Bartlett recruited ships for several attempts to rescue the survivors at Wrangel Island, but bad weather and pack ice forced each venture to turn back.

“It was now late in August,” McConnell wrote, and “either the survivors must be rescued within 10 days at the most, or they surely would starve to death during the winter.”

Finally, as their window was closing, McConnell asked the owner of the schooner King and Winge to mount one more rescue attempt.

“The King and Winge fought every foot of her way through the ice,” bumping and crashing and grinding “through ice almost as high as the masts,” McConnell reported in The New York Times. Sometimes the reinforced ship climbed up on the ice and broke it down with its sheer weight.

“I think I see a ship!” One of the survivors on Wrangel Island had spotted the King and Winge breaking through, and called out to the others. “I jumped up and there, sure enough, was a schooner coming,” Hadley wrote.

They shouted at the tops of their voices and rushed out onto the ice waving, according to Chafe, overjoyed. “We had practically given up all hopes of being rescued,” he wrote.

The survivors were pale and gaunt, with matted hair and unkempt beards, sunken eyes and emaciated cheeks, their clothing and tents tattered and grimy.

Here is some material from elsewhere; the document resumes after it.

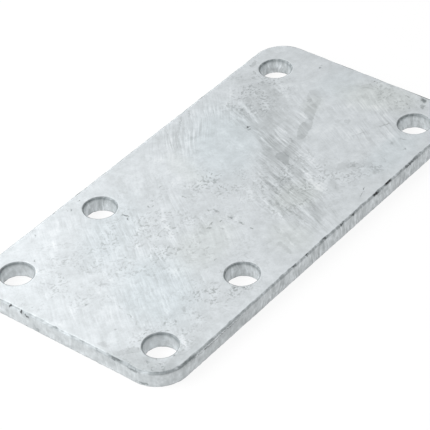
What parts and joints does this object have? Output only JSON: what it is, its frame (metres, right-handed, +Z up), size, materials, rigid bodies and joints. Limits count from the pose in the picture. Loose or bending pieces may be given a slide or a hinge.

“They were in a desperate plight when we arrived,” McConnell wrote.

Aboard the King and Winge, the men feasted on a sumptuous breakfast of eggs, cereal, toast and coffee, with “huge spoonfuls of both sugar and condensed milk.”

They were so excited they couldn’t even sleep the first night. “We talked and talked unceasingly, with the sheer exhilaration of being alive,” McKinlay wrote. “What luxuries we enjoyed!”

Bartlett and Kataktovik had pulled off the impossible, saving the lives of the 12 stranded men.

Eleven of the 31 original members of the Karluk expedition had died, six had gone ashore in Alaska and amazingly 14 survived a year on the ice including Bartlett and the Eskimo, Kataktovik.

As for Stefansson, he played no role in the rescue efforts for the men he left behind. After leaving the Karluk, he continued exploring the Arctic for five years, to the point that many gave him up for dead. But in fact, he was out charting much of the remainder of Canada’s unknown northern reaches, discovering and naming new islands. His work was widely hailed on his return.

But Stefansson’s success at survival may have led him to underappreciate the risks and the costs of Arctic exploration.

Instead of appreciating the dangers that killed almost half of the Karluk’s crew, he asked why they all hadn’t simply marched to the safety of Siberia’s coast, writing in his book, “It would have been easy to get ashore.”

When I was growing up, I heard Stefansson described as a visionary and determined young explorer who relished the impossible and accomplished the extraordinary. But others see him as a self-promoting risk-taker, regarded with skepticism by some of his own men.

“The geographical societies rushed to heap honors on him,” McKinlay wrote with some bitterness, but “not the slightest mention was made of the loss of 11 men.”

Looking at a map of the Arctic’s most distant boundaries, I see all the places Stefansson named after his men.

McConnell Island is one of them, a remote and barren chunk of ice and snow. I don’t think I’ll ever try to go see it in person – it looks like a bitterly cold no-man’s land that is impossible to get to. But there’s some family pride in seeing the name on Google Earth.

Then there are places named after those who perished: Cape Mamen, Cape Malloch, Cape Beuchat.

All these names, forever inscribed in the map of the world, form an indelible tribute to those who lost their lives exploring the last uncharted expanses of the Arctic.

They also honor explorers who fought for survival amid countless dangers and lived to tell about it. And they bear witness to an age when men of ambition and determination would head out into the unknown and risk everything, to try to conquer Earth’s farthest reaches.